### Written request
Write out each line of the material again, word for word.
--- start of Data extract ---
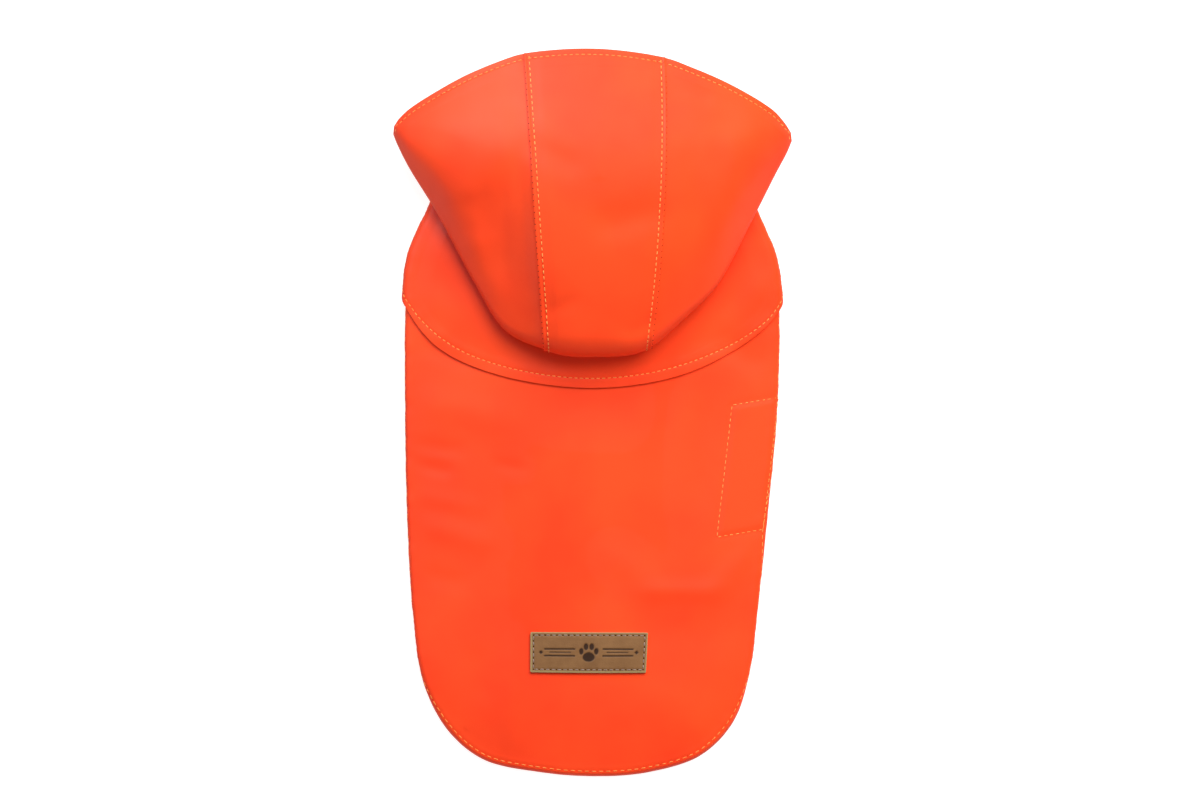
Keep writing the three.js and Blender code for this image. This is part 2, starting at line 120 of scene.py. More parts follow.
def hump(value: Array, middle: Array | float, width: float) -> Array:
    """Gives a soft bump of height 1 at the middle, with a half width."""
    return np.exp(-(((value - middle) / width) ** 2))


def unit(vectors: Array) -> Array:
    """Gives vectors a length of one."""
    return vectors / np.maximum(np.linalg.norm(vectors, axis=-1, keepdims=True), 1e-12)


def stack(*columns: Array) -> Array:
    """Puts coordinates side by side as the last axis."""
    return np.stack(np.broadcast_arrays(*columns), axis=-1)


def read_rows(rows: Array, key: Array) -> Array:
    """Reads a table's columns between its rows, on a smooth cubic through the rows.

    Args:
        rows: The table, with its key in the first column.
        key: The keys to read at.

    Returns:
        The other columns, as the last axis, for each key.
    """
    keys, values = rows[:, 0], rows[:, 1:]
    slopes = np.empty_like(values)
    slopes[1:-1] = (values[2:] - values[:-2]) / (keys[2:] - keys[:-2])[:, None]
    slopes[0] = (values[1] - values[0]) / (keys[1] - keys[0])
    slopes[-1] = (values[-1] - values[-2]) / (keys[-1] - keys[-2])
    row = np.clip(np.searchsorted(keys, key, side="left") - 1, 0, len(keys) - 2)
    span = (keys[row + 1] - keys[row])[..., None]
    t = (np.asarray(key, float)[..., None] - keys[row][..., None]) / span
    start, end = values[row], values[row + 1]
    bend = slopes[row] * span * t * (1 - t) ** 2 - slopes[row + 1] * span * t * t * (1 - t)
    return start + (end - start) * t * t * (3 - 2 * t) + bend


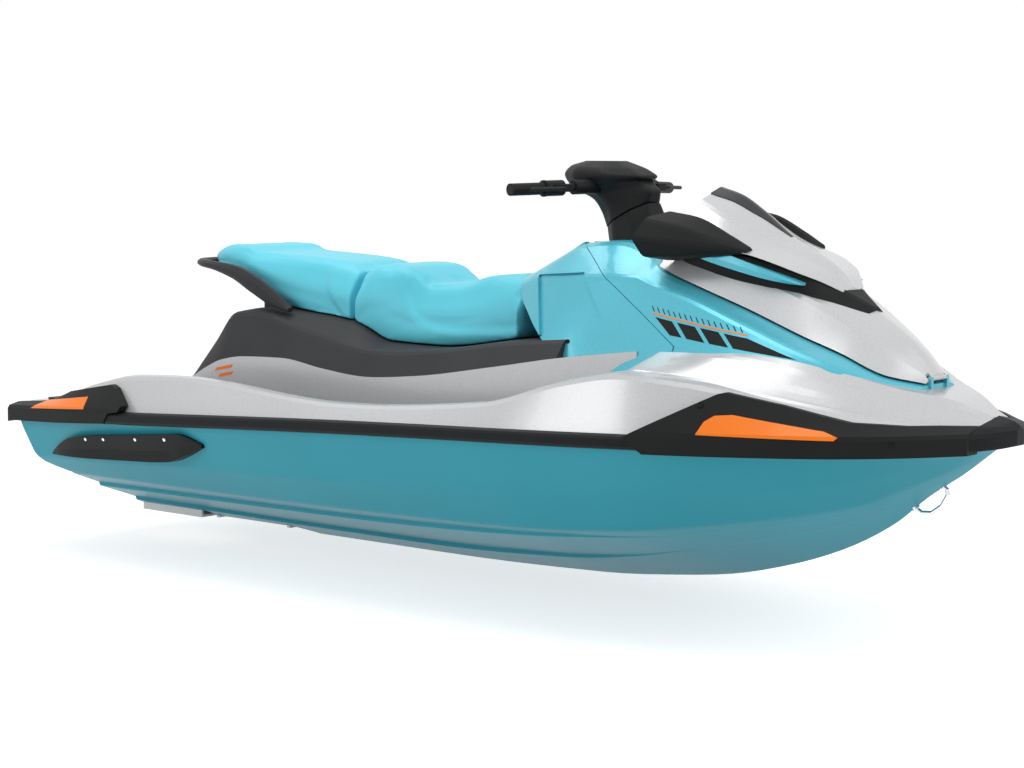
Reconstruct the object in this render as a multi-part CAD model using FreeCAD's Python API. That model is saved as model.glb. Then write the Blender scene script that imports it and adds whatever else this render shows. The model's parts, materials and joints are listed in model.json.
--- end of Data extract ---
### Correct answer
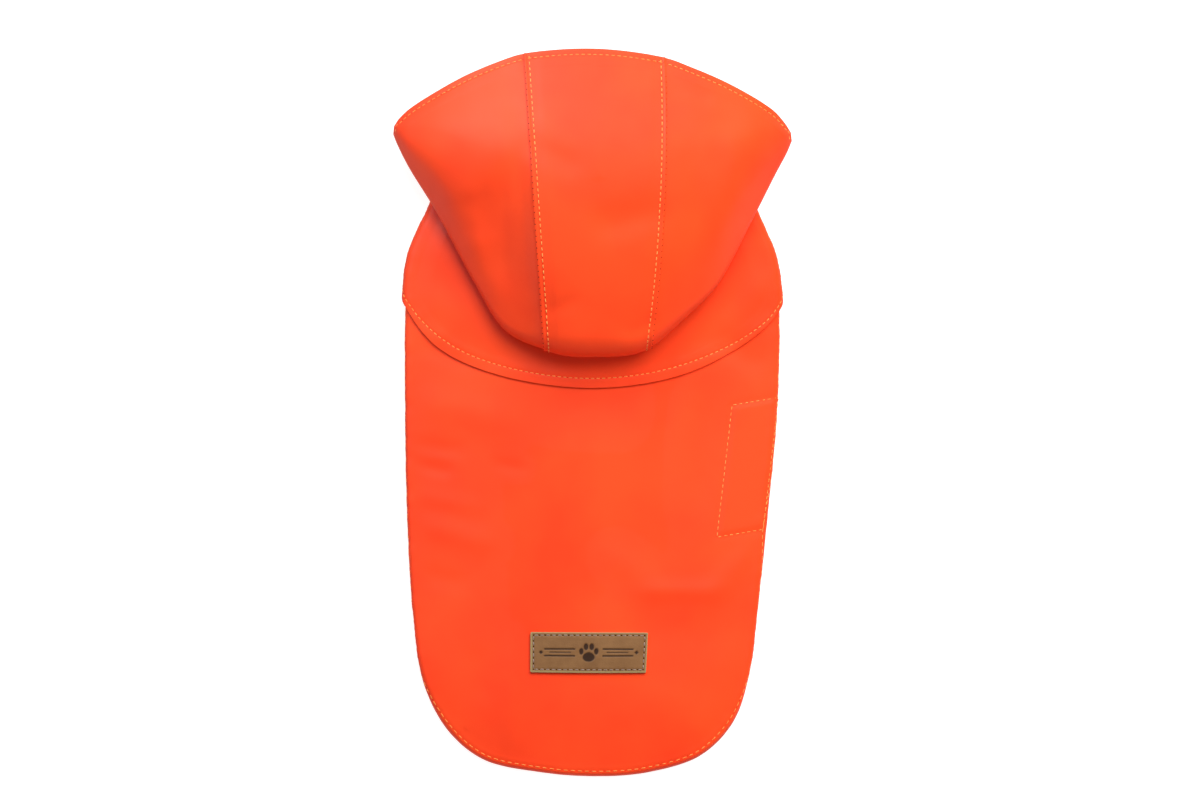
Keep writing the three.js and Blender code for this image. This is part 2, starting at line 120 of scene.py. More parts follow.
def hump(value: Array, middle: Array | float, width: float) -> Array:
    """Gives a soft bump of height 1 at the middle, with a half width."""
    return np.exp(-(((value - middle) / width) ** 2))


def unit(vectors: Array) -> Array:
    """Gives vectors a length of one."""
    return vectors / np.maximum(np.linalg.norm(vectors, axis=-1, keepdims=True), 1e-12)


def stack(*columns: Array) -> Array:
    """Puts coordinates side by side as the last axis."""
    return np.stack(np.broadcast_arrays(*columns), axis=-1)


def read_rows(rows: Array, key: Array) -> Array:
    """Reads a table's columns between its rows, on a smooth cubic through the rows.

    Args:
        rows: The table, with its key in the first column.
        key: The keys to read at.

    Returns:
        The other columns, as the last axis, for each key.
    """
    keys, values = rows[:, 0], rows[:, 1:]
    slopes = np.empty_like(values)
    slopes[1:-1] = (values[2:] - values[:-2]) / (keys[2:] - keys[:-2])[:, None]
    slopes[0] = (values[1] - values[0]) / (keys[1] - keys[0])
    slopes[-1] = (values[-1] - values[-2]) / (keys[-1] - keys[-2])
    row = np.clip(np.searchsorted(keys, key, side="left") - 1, 0, len(keys) - 2)
    span = (keys[row + 1] - keys[row])[..., None]
    t = (np.asarray(key, float)[..., None] - keys[row][..., None]) / span
    start, end = values[row], values[row + 1]
    bend = slopes[row] * span * t * (1 - t) ** 2 - slopes[row + 1] * span * t * t * (1 - t)
    return start + (end - start) * t * t * (3 - 2 * t) + bend


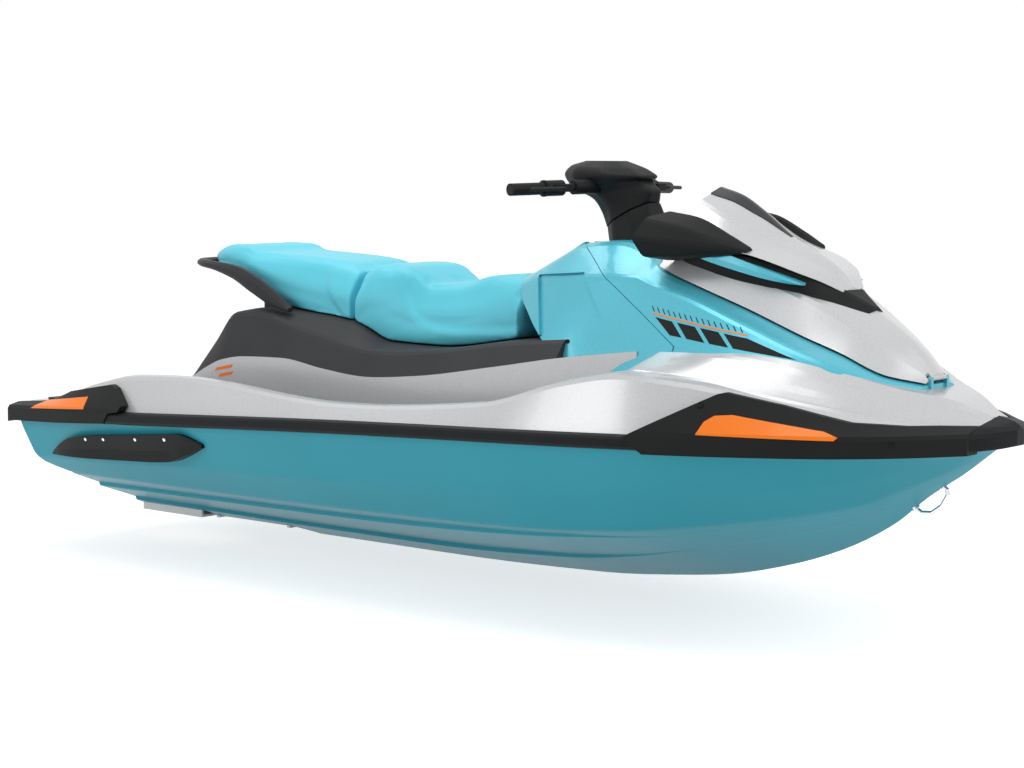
Reconstruct the object in this render as a multi-part CAD model using FreeCAD's Python API. That model is saved as model.glb. Then write the Blender scene script that imports it and adds whatever else this render shows. The model's parts, materials and joints are listed in model.json.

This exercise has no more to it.